Why does my agency put a mark up on production? Part 3 of 3
We’ve had a look at several different compensation structure models. Some clients prefer to work under a retainer model, which allows for long-term strategic planning and an ongoing partnership that works in a proactive capacity. However, if not carefully prioritized by the client, this can also lead to liberally requested assignments that often eat up hours. We also looked at fixed-fee project estimates. With the downturn economy, clients who don’t feel comfortable with long term commitments are choosing this route.
Then, part 2 of the series explored media commission and the various ways agencies are compensating for planning, negotiating and purchasing media in an ever changing landscape. Part 3, the final installment, will cover production markup.
Once the strategic direction is set, the media is planned and the creative direction is chosen, agencies may utilize third-party vendors for the production of campaign assets as necessary. This may include TV and Radio production, collateral, printing, outdoor production, list purchases, shipping, “emerging media” production and any other tangible asset not supported internally.
All third-party services procured on behalf of the client are often billed to the client at gross rates with an agency commission (between 5-20%). In efforts of obtaining the best possible price, it’s typical that three (3) bids are obtained.

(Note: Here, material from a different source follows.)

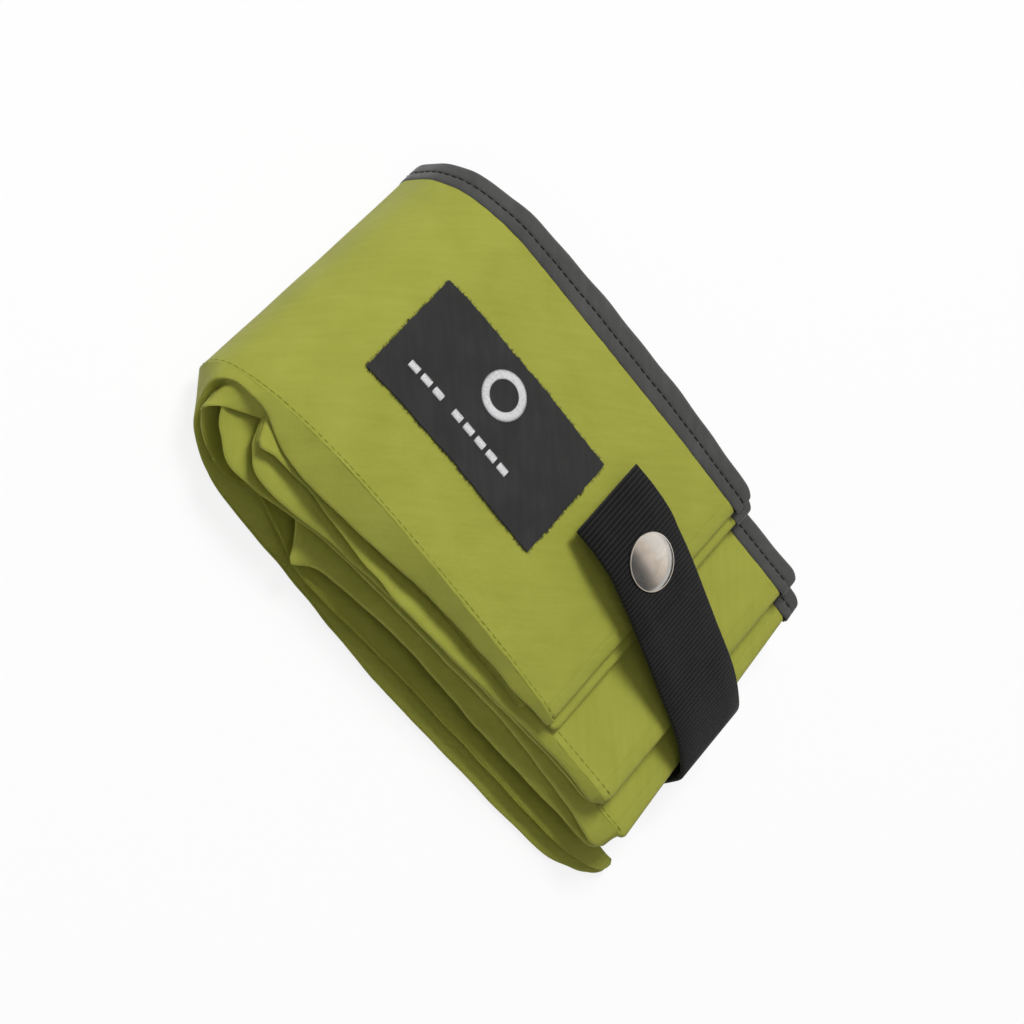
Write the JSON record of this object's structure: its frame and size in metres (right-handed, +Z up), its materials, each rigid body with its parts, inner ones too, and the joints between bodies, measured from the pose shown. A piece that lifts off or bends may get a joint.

The agency commission covers time and effort spent in selecting and supervising production of all outside services associated with the development of creative. Specific tasks covered by the commission include:
- Estimating / comparative bidding
- Vendor selection
- Ensuring vendor file requirements are met
- Sending materials out to service
- Vendor communication for project success
- Quality control
- Press checks (may be multiple)
- Coordination of product delivery
So, can you go to Kinko’s and make your own brochures? Of course you can. Client’s may elect to faciliate production on their own. However, will you be able to identify issues with the spot varnish, color saturation or adjust issues from pagination? If not, the commission is well worth the quality assurance.
At the end of the day the question a client must ask themselves is are they hiring an agency for their expertise and ability to manage their account or are they looking to purchase service items off of a rate card. If it’s the latter, there are plenty of “do it yourself” resources available but 9 out of 10 times the end result will be inconsistency with other elements, delays in production, job errors, etc. Most of all, an agency looks at the overall marketing objective and strategy to make sure all components work within the designated matrix.
That’s a nice reply from Wagner, who one would imagine works at an agency. He’s quite right but more than a tad disengenuous. Agencies mark up on production (and fees) because they can. The much vaunted ‘transparency’ preached by agencies is as a direct result of their costs (and mark ups) being questioned by marketers and marketing procurement, and means that lump sums or opaque quotes simply don’t cut the mustard in these more commercially demanding times.
Agencies now produce quotes of such biblical complexity that most time-pressed marketers haven’t a cat in hells chance of deciphering them, are given less than no time to do so (the classic agency ‘time-trap’), and should they be fortunate enough to be able to call upon expert (unbiased and truly independent) external help – they are frequently shocked by how much mark up is routinely applied. Caveat emptor indeed.
Most marketers are demons for negotiation when it comes to buying their own cars, insurance or white goods, yet pull their punches when querying agency costs because they are eager not to sully their ‘relationship’ with their agencies of record. Having been on both sides of the agency/client fence I can advise marketers that we (ex) agency folk have skins like rhinos and will defend the indefensibly high prices we charge as a matter of course. Because of course it’s about the creativity. When actually it’s about making money.
My advice to anyone who thinks they’re being charged too much – you probably are. The trick is to pay a fair price (which allows an agency to make 20%) and not one penny more.
The hackneyed old agency chestnut of ‘if you cut the price the quality will suffer’ is a clever bit of emotional blackmail as most agencies wouldn’t do work of substandard creativity which could end up in the public domain. My advice to anyone spending a marketing budget is to make sure that you’re paying a fair price for everything, and watch those third-party costs like a hawk. It is the responsibility of the client to ensure they are spending their employer’s money wisely, and to treat it as if it were their own.
In my experience there’s a huge amount of better value to be gained before one gets anywhere near the ‘creative bone’ as it were. It takes confidence to challenge an agency of record on costs, and in the long run appropriate cost challenges will engender grudging respect from any good marketing supplier who will be willing and able to (genuinely!) justify how they’re spending the client budget.